Outros efeitos adversos, como diarreia, enjoo e vômitos, dor no estômago, sangramento no local da injeção, sensação de tontura, coceira na pele, erupção cutânea, urticária, cansaço, alterações na cor da pele no local da injeção, inflamação das vias aéreas e coriza podem acontecer com 0,1% a 1% dos que utilizarem o medicamento. Já entre as reações consideradas raras (que atingem menos de 0,01% dos vacinados) estão um inchaço rápido sob a pele em áreas como face, garganta, braços e pernas.

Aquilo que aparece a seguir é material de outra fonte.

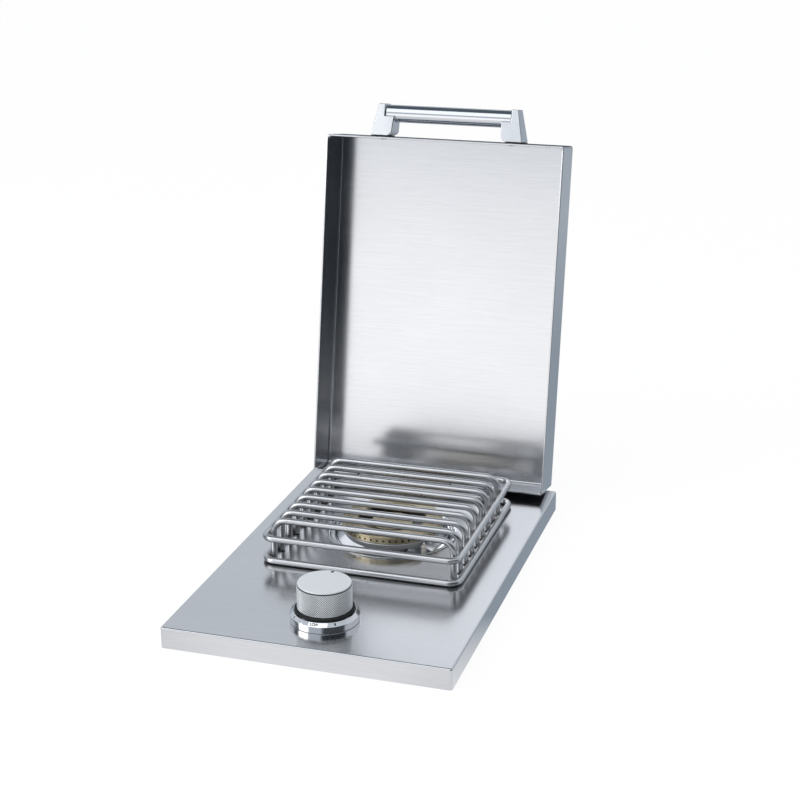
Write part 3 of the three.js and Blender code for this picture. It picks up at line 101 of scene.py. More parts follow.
PLATE_TOP = high("top_plate").z
BURNER = Vector((0, middle("flame_ring").y, PLATE_TOP))
KNOB = Vector((0, middle("knob_body").y, PLATE_TOP))
HINGE = Vector((0, middle("hinge_pin_left").y, middle("hinge_pin_left").z))
HINGE_SIDE = abs(middle("hinge_pin_left").x)
SEAT_GAP = 0.3 * MM
SAME_LEVEL = 0.02 * MM


# Sizes and colours that a user would change

def length(name, description, millimetres):
    return FloatProperty(
        name=name, description=description, default=millimetres * MM, min=0, unit="LENGTH")


def colour(name, description, default):
    return FloatVectorProperty(
        name=name, description=description, default=default, size=3, min=0, max=1, subtype="COLOR")


class SheetSizes(bpy.types.PropertyGroup):
    plate_sheet: length("Plate sheet", "Thickness of the top plate", 1.2)
    plate_bend: length("Plate bend", "Outer radius of the plate's folded edges", 1.9)
    plate_corner: length("Plate corner", "Radius of the plate's upright corners", 3)
    plate_flange: length("Plate flange", "Width of the flange turned in below the plate", 8.5)
    lid_sheet: length("Lid sheet", "Thickness of the lid", 1)
    lid_bend: length("Lid bend", "Outer radius of the lid's folded edges", 3)
    lid_corner: length("Lid corner", "Radius of the lid's upright corners", 3.2)
    lid_hem: length("Lid hem", "Height of the hem folded back at the lid's rim", 7)
    lid_depth: length("Lid depth", "Height of the lid over all", 53.4)
    lid_length: length("Lid length", "Length of the lid from rear wall to front wall", 401.25)
    lid_width: length("Lid width", "Width of the lid over all", 281.7)
    rim_drop: length("Rim drop", "How far the lid's rim lies below the hinge axis", 5.8)
    open_angle: FloatProperty(
        name="Open angle", description="How far the lid stands open",
        default=math.radians(99.72), unit="ROTATION")


class BurnerSizes(bpy.types.PropertyGroup):
    bowl_rim: length("Bowl rim", "Radius of the drip bowl's rim", 73.4)
    bowl_mouth: length("Bowl mouth", "Radius of the drip bowl's mouth", 70.4)
    bowl_floor: length("Bowl floor", "Radius where the bowl's floor begins to rise", 45)
    bowl_depth: length("Bowl depth", "Depth of the drip bowl", 19)
    bowl_hole: length("Bowl hole", "Radius of the hole round the burner's neck", 20)
    bowl_sheet: length("Bowl sheet", "Thickness of the drip bowl", 0.9)
    ring_radius: length("Flame ring", "Radius of the brass flame ring", 56.3)
    ring_slope: length("Ring slope end", "Radius where the ring's sloped top ends", 40)
    port_radius: length("Port radius", "Radius of each drilled flame port", 1.3)
    port_count: IntProperty(
        name="Ports", description="Number of flame ports round the ring", default=50, min=3)
    cap_radius: length("Centre cap", "Radius of the brass centre cap", 24)


class GrateSizes(bpy.types.PropertyGroup):
    rod_radius: length("Rod radius", "Radius of the grate's round rods", 3.5)
    rod_bend: length("Rod bend", "Bend radius of the cross rods", 14)
    frame_corner: length("Frame corner", "Corner radius of the two grate frames", 12)
    rod_count: IntProperty(name="Cross rods", description="Number of cross rods", default=9, min=2)


class KnobSizes(bpy.types.PropertyGroup):
    knurl_pitch: length("Knurl pitch", "Width of one diamond of the knurl", 2.3)
    knurl_height: length("Knurl height", "Height of each diamond's tip", 0.55)
    cap_radius: length("Cap radius", "Radius of the pale disc on the knob", 27)
    letter_size: length("Letter size", "Height of the letters on the bezel", 3.1)


class HandleSizes(bpy.types.PropertyGroup):
    bar_radius: length("Bar radius", "Radius of the handle bar", 10)
    bar_height: length("Bar height", "Distance from the lid's wall to the bar's axis", 27)
    level: length("Handle level", "Height over the hinge axis while the lid is closed", 19.2)
    base_span: length("Base span", "Distance over both brackets at the lid", 180)
    top_span: length("Top span", "Distance over both brackets at their ears", 166)
    rise: length("Rise", "Height of the brackets from the lid's wall", 38)


class FinishColours(bpy.types.PropertyGroup):
    steel: colour("Brushed steel", "Top plate and lid", (0.715, 0.718, 0.735))
    polished: colour("Polished steel", "Handle bar and bright screws", (0.72, 0.73, 0.75))
    rods: colour("Grate rods", "Satin round bars of the grate", (0.70, 0.70, 0.71))
    chrome: colour("Chrome", "Bezel, bowl, pot and handle brackets", (0.80, 0.81, 0.83))
    zinc: colour("Zinc coat", "Housing and inner sheet parts", (0.42, 0.44, 0.46))
    brass: colour("Brass", "Flame ring, centre cap and fittings", (0.66, 0.565, 0.38))
    aluminium: colour("Aluminium", "Rivets and cast parts", (0.66, 0.67, 0.69))
    knob_cap: colour("Knob", "Knurled knob and the pale disc on it", (0.92, 0.96, 1.0))
    rubber: colour("Rubber", "Pads, the ring under the knob and print", (0.012, 0.013, 0.015))
    plastic: colour("Plastic", "Igniter module and knob pointer", (0.020, 0.021, 0.024))
    ceramic: colour("Ceramic", "Electrode's insulator and pale sleeves", (0.80, 0.78, 0.72))


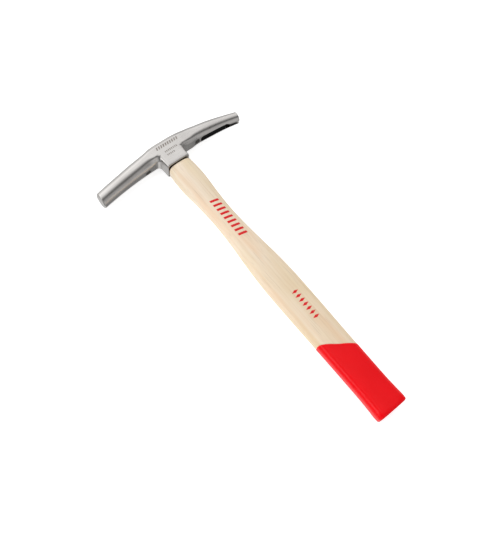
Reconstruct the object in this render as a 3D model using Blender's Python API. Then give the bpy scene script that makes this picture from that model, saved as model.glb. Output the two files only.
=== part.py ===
"""Double-faced magnetic tack hammer: forged steel head with a solid face and a split, magnetised
face, hickory handle held in the eye by a wooden and a steel wedge, dip-coated grip end.

Frame: the hammer lies on its back cheek. +X runs along the head towards the split face, +Y from the
butt to the crown of the head, +Z up out of the front cheek. Origin at the middle of the bounding
box's base.
"""

import bpy
import bmesh
import math
from mathutils import Vector

MM = 0.001

# ---- driving dimensions, in millimetres -------------------------------------------------------
OVERALL_LENGTH = 268.9      # crown of the head to the butt
CHEEK_THICKNESS = 17.0      # eye boss, front cheek to back cheek
CROWN_Y = 8.1               # crown above the head's datum line (the arms' axis at mid-head)
SKIRT_Y = -15.1             # lower rim of the eye boss
ARCH_DROP = 6.6             # how far the arms' axis drops from mid-head to the striking faces
ARCH_Y = 0.7                # the arms' axis at mid-head
FACE_X = 66.8               # the arms' axis meets the striking faces about here
HEAD_REACH = 67.867         # the split face's furthest corner; the other face stands square at -67.0

EYE_TOP = (9.3, 6.4)        # eye half-sizes at the crown (along X, along Z)
EYE_WAIST = (8.2, 5.7)      # at two fifths of its depth
EYE_BOTTOM = (8.6, 6.1)     # at the rim
FIT_GAP = 0.3               # every seated surface keeps this gap

SLOT_START, SLOT_WIDE_END = 29.5, 54.5   # magnet pocket along the arm
SLOT_WIDE, SLOT_NARROW = 6.4, 3.0        # pocket width, and the air gap between the two pole tips

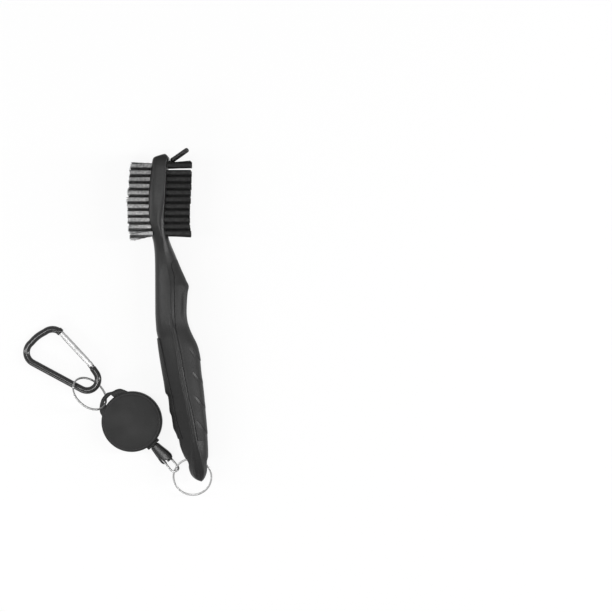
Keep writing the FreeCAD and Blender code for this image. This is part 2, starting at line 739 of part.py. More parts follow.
def backCase():
    """Cup with a central post, a cord mouth and a moulded bail."""
    outer, inner = "@case_diameter / 2", "@case_diameter / 2 - @case_wall"
    post, screw = "@post_diameter / 2", "@screw_diameter / 2"
    cup = turned("case_cup", [
        (screw, "0"),
        (f"{outer} - @case_round", "0", "@case_round * (1 - sqrt(0.5))"),
        (outer, "@case_round"),
        (outer, "@case_height"),
        (inner, "@case_height"),
        (inner, "@case_wall"),
        (post, "@case_wall"),
        (post, "@post_top"),
        (screw, "@post_top"),
    ])
    reelPiece(cup)
    mouth = make("Part::Box", "mouth_block", Length="@case_wall + @mouth_reach + @cut_margin",
                 Width="@mouth_width", Height="@mouth_height")
    turn = Rotation(Vector(0, 0, 1), size("exit_angle"))
    inset = value("@case_diameter / 2 - @case_wall - @cut_margin")
    low = size("exit_height") - size("mouth_height") / 2
    corner = turn.multVec(Vector(inset, -size("mouth_width") / 2, low))
    place(mouth, reelCentre + corner, turn)
    room = rod("mouth_room", "@case_diameter - 2 * @case_wall", "@case_height", reelCentre)
    mouthOuter = cut("mouth_outer", mouth, room)
    bail = turned("bail_ring", [
        ("@bail_radius - @bail_wall / 2", "@bail_height - @bail_thick / 2"),
        ("@bail_radius + @bail_wall / 2", "@bail_height - @bail_thick / 2"),
        ("@bail_radius + @bail_wall / 2", "@bail_height + @bail_thick / 2"),
        ("@bail_radius - @bail_wall / 2", "@bail_height + @bail_thick / 2"),
    ])
    reelPiece(bail)
    wedge = make("Part::Cylinder", "bail_wedge", Radius="@bail_radius * 1.5", Height="@case_height * 2",
                 Angle="@bail_spread")
    place(wedge, reelCentre, Rotation(Vector(0, 0, 1), size("bail_angle") - size("bail_spread") / 2))
    arc = common("bail_arc", bail, wedge)
    legs = []
    for name, side in (("left", 1), ("right", -1)):
        leg = make("Part::Box", f"bail_{name}_leg", Length="@bail_reach + (@bail_wall + @case_wall) / 2",
                   Width="@bail_wall", Height="@bail_thick")
        angle = size("bail_angle") + side * size("bail_spread") / 2
        legTurn = Rotation(Vector(0, 0, 1), angle)
        start = Vector(size("case_diameter") / 2 - size("case_wall") / 2, -size("bail_wall") / 2,
                       size("bail_height") - size("bail_thick") / 2)
        place(leg, reelCentre + legTurn.multVec(start), legTurn)
        legs.append(leg)
    whole = fuse("case_whole", cup, mouthOuter, arc, *legs)
    bore = rod("bush_seat", "@bush_diameter", "@case_wall + @mouth_reach + 3 * @cut_margin",
               exitLine + exitOut * inset, exitOut)
    return cut("case_with_mouth", whole, bore)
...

Segundo a Anvisa, o imunizante é recomendado para pessoas de 4 a 60 anos de idade e deve ser aplicado em um esquema de vacinação de duas doses, com um intervalo de três meses entre elas.
A partir de julho, a Qdenga estará disponível somente na rede privada de saúde. Para ser disponibilizado no Sistema Único de Saúde (SUS), é necessário que ela passe pela avaliação da Comissão Nacional de Incorporação de Tecnologias no SUS (Conitec). Ainda não existe uma previsão, mas o Ministério da Saúde afirma que o produto será avaliado para determinar sua incorporação à rede pública.